Gregory Laurence Moriarty (born 4 April 1964) is a senior Australian public servant and diplomat, and the current Secretary of the Department of Defence since 4 September 2017. He was previously the Chief of Staff to Prime Minister Malcolm Turnbull. Moriarty has been Australian Ambassador to Iran from 2005 to 2008, Australian Ambassador to Indonesia from 2010 to 2014, the inaugural Commonwealth Counter-Terrorism Coordinator from 2015 to 2016, and the International and National Security Adviser to the Prime Minister.

Early life and education
Gregory Laurence Moriarty was born in Brisbane, Queensland, on 4 April 1964. He has a Bachelor of Arts with Honours from the University of Western Australia and a Master of Arts in Strategic and Defence Studies from the Strategic and Defence Studies Centre at the Australian National University.

Career

Defence
Moriarty joined the Department of Defence in 1986 and worked in Defence until 1995, primarily in the Defence Intelligence Organisation as a regional analyst.
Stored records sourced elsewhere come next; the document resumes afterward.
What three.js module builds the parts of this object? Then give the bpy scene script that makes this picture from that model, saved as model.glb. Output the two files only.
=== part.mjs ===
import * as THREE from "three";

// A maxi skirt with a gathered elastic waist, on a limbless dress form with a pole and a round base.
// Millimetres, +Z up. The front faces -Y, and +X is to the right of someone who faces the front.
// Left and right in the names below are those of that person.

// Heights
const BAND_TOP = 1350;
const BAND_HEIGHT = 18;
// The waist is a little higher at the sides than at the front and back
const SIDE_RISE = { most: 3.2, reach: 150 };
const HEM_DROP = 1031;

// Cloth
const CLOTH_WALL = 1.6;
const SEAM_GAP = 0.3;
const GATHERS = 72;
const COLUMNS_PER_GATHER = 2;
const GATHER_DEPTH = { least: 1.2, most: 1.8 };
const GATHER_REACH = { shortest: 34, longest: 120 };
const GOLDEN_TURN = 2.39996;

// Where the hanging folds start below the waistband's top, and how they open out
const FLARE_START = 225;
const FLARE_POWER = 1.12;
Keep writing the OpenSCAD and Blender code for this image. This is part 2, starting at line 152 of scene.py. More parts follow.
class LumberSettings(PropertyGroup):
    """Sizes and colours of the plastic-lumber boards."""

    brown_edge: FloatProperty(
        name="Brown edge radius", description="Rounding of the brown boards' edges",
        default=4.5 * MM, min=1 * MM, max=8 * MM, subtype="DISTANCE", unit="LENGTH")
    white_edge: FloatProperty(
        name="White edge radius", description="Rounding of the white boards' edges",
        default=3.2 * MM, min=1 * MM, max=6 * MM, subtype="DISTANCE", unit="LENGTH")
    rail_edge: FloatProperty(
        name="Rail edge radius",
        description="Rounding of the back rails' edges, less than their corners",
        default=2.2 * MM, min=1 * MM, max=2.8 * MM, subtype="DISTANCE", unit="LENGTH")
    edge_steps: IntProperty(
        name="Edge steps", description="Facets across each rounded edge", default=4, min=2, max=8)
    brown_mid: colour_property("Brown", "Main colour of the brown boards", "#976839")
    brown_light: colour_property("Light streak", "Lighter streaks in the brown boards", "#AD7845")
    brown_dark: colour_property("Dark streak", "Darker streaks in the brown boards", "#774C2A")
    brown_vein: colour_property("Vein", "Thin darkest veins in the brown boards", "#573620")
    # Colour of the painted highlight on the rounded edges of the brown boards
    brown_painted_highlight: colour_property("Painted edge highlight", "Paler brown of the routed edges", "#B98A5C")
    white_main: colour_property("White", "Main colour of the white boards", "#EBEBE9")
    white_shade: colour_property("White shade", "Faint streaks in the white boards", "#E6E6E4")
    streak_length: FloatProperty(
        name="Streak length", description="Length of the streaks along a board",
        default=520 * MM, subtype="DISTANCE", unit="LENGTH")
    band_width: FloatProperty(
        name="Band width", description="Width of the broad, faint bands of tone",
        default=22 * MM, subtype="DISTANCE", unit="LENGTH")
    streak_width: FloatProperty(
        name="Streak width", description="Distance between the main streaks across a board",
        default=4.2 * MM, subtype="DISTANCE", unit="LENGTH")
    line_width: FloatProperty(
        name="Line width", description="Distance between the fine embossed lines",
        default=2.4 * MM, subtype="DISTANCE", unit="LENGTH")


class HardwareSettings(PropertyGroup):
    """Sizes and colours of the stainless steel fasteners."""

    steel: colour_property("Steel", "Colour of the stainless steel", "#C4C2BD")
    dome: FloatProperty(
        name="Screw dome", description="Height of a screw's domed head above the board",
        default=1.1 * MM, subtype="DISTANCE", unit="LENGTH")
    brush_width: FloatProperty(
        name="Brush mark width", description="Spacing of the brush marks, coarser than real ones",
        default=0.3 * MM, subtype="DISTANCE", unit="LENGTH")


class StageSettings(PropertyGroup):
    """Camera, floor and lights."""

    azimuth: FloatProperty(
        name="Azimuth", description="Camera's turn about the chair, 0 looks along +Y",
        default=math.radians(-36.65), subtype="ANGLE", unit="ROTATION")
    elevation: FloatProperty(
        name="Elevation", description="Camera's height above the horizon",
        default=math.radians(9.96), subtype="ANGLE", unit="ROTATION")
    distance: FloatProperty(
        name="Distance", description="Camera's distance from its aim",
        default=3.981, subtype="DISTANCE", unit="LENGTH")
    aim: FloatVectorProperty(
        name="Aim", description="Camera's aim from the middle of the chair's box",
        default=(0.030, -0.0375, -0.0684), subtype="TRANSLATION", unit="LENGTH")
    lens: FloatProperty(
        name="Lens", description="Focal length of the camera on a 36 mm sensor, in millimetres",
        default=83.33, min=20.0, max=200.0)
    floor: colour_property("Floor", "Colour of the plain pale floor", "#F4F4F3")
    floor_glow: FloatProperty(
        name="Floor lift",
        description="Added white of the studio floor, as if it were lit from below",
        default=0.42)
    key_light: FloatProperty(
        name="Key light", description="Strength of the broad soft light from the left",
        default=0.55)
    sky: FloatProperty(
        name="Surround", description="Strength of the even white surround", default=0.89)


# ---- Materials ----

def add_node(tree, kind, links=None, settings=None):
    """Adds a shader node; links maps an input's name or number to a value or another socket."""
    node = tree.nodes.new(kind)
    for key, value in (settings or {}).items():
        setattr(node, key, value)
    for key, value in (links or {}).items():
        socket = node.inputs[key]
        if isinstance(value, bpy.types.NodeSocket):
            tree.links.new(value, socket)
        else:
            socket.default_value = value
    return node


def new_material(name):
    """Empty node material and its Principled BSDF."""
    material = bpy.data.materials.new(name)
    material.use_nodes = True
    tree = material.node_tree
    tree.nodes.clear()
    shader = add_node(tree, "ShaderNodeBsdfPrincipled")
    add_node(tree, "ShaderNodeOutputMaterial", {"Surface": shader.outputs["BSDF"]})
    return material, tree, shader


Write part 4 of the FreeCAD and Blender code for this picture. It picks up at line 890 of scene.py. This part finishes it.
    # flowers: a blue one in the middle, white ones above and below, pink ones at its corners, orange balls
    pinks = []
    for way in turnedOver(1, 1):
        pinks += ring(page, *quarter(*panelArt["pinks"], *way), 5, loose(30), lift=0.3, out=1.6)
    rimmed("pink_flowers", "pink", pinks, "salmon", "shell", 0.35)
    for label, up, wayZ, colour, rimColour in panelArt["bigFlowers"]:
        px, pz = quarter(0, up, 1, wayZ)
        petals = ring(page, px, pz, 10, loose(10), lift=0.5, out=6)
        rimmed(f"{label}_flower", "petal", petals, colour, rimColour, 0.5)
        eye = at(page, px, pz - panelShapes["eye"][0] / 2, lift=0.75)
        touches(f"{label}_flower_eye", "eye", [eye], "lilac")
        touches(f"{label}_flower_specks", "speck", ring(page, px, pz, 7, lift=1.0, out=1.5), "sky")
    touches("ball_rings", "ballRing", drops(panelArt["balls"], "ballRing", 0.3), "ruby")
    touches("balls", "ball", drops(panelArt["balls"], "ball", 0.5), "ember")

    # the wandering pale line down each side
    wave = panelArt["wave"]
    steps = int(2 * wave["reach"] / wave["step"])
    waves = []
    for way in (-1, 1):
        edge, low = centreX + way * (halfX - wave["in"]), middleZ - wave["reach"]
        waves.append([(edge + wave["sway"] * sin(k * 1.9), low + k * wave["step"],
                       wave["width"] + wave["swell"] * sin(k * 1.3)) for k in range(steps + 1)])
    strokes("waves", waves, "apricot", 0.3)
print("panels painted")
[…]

An officer in the Australian Army Reserve, Moriarty was attached to the Headquarters of the United States Central Command in the Persian Gulf during Operations Desert Shield and Operation Desert Storm. Moriarty returned to the Department of Defence in 2017 as the Secretary of the Department of Defence.

Foreign Affairs
Prior to taking up his first ambassadorial role as Australian Ambassador to Iran in March 2005, Moriarty worked in various positions in the Department of Foreign Affairs and Trade, including in the Papua New Guinea Section and with postings at the Australian High Commission in Port Moresby, as Assistant Secretary of the Maritime South East Asia Branch, and Deputy Leader and Senior Negotiator of the Peace Monitoring Group on Bougainville in 1998.

As Ambassador to Iran, he resided in Tehran from 2005 to 2008. While in the role, Moriarty travelled to Washington to brief then US President George Bush on Iranian politics, becoming one of a small number of Australian diplomats ever to have briefed an American president.

Moriarty was the Assistant Secretary for the Parliamentary and Media Branch between 2008 and 2009 and then the First Assistant Secretary for the Consular, Public Diplomacy and Parliamentary Affairs Division from 2009 to 2010 of the Department of Foreign Affairs and Trade.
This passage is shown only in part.